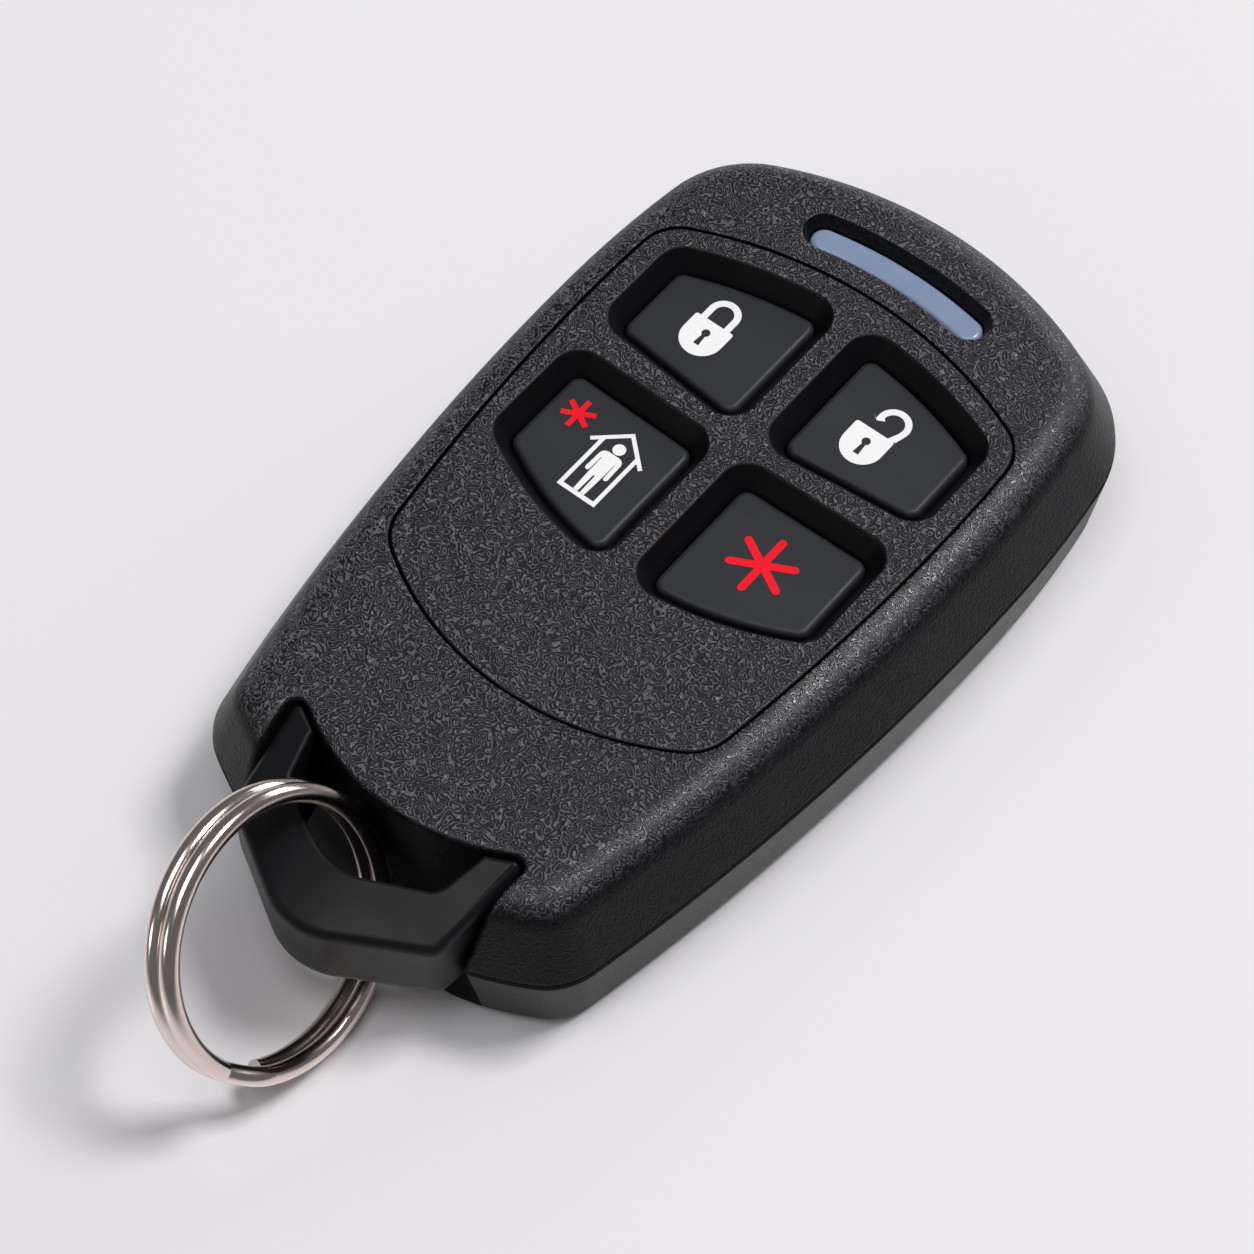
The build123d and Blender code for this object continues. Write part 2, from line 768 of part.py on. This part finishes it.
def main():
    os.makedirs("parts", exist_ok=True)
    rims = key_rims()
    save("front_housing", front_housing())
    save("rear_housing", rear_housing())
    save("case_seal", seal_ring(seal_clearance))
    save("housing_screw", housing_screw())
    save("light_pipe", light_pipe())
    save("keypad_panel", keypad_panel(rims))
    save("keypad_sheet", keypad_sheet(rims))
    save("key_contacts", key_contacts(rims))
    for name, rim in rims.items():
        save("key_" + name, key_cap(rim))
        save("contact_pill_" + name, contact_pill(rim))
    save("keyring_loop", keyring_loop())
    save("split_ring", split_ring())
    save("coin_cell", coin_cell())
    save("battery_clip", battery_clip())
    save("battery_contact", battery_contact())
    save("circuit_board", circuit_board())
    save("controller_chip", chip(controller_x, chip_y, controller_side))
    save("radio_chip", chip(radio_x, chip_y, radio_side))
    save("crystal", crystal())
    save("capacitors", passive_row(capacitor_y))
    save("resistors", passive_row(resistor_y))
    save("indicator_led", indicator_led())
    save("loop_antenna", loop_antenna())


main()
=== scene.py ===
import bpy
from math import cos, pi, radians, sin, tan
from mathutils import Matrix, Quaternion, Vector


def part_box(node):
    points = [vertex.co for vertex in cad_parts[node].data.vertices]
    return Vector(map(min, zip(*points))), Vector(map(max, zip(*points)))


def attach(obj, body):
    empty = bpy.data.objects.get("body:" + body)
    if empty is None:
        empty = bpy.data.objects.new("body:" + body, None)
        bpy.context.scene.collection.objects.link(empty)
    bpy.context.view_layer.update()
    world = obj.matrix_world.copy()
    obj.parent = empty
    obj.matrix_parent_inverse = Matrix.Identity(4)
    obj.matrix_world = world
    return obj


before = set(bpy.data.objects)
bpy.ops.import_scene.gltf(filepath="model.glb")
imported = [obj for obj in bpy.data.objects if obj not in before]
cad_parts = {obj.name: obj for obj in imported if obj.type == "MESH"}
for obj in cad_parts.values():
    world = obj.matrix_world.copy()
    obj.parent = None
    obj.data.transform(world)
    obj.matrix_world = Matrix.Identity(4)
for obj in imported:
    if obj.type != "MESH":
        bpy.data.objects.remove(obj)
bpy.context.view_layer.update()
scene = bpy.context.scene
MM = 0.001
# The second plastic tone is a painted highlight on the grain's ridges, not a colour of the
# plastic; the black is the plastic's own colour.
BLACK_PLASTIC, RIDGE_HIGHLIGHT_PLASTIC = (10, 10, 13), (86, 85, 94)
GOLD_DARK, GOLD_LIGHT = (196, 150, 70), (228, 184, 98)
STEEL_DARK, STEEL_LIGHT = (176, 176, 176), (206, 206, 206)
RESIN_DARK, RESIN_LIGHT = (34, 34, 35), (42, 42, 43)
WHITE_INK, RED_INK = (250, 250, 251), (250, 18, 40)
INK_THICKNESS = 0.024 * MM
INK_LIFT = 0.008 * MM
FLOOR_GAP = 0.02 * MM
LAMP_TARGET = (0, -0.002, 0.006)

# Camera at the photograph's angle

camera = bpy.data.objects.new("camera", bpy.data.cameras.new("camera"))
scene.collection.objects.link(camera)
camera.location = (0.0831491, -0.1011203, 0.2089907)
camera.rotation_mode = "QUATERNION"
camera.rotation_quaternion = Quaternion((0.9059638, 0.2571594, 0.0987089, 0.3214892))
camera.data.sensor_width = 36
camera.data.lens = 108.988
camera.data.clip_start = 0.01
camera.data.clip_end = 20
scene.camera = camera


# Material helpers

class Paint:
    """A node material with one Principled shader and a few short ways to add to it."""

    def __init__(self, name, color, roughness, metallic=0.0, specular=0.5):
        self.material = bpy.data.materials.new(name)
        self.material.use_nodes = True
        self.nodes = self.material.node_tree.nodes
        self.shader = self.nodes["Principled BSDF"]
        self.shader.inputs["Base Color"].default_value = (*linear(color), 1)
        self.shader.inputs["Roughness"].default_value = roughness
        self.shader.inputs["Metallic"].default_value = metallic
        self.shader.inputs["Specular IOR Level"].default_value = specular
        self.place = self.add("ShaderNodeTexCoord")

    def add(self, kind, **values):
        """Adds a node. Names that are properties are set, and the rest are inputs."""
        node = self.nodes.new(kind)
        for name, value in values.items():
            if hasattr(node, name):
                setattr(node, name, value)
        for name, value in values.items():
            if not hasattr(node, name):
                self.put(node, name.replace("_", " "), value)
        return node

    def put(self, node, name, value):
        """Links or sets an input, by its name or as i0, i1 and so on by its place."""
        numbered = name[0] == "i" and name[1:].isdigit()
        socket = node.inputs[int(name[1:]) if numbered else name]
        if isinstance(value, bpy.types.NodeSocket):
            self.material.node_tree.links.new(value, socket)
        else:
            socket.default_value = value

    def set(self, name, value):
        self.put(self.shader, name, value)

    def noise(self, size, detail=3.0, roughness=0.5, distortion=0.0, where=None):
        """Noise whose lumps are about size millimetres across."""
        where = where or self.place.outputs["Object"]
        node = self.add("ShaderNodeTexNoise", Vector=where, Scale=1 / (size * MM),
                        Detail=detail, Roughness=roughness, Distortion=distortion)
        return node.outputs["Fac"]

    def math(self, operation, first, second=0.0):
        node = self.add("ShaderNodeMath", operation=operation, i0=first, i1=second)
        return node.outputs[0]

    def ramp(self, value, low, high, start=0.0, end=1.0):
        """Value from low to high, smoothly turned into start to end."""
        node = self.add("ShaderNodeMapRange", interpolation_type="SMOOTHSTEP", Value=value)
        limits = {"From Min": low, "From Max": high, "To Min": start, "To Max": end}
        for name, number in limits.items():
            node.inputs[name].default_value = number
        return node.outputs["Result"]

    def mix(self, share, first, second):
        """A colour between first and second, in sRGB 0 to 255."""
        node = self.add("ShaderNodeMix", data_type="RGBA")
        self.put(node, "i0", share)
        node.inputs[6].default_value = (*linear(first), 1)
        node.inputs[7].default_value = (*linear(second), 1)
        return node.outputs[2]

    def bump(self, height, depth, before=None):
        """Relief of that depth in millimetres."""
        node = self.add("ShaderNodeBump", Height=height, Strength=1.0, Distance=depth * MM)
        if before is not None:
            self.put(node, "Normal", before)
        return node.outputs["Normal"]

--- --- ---

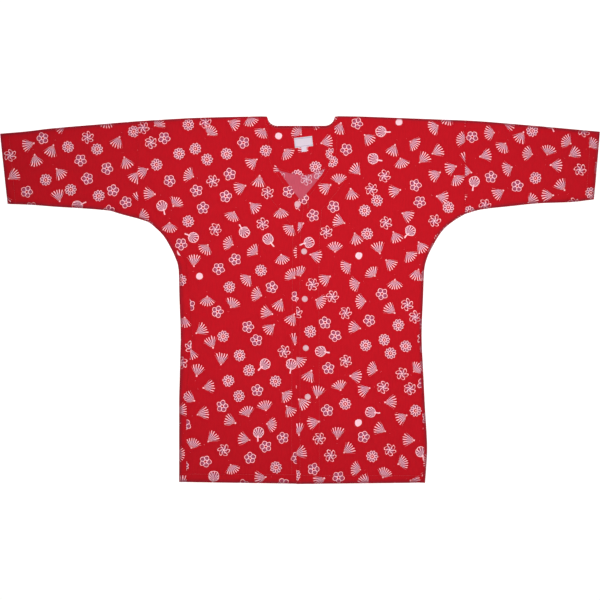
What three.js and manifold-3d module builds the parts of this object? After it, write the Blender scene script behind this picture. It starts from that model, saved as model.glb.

--- --- ---

From the entries above, select each line containing the string "MESH".

▶ [RESPONSE TO THIS TASK]:
cad_parts = {obj.name: obj for obj in imported if obj.type == "MESH"}
    if obj.type != "MESH":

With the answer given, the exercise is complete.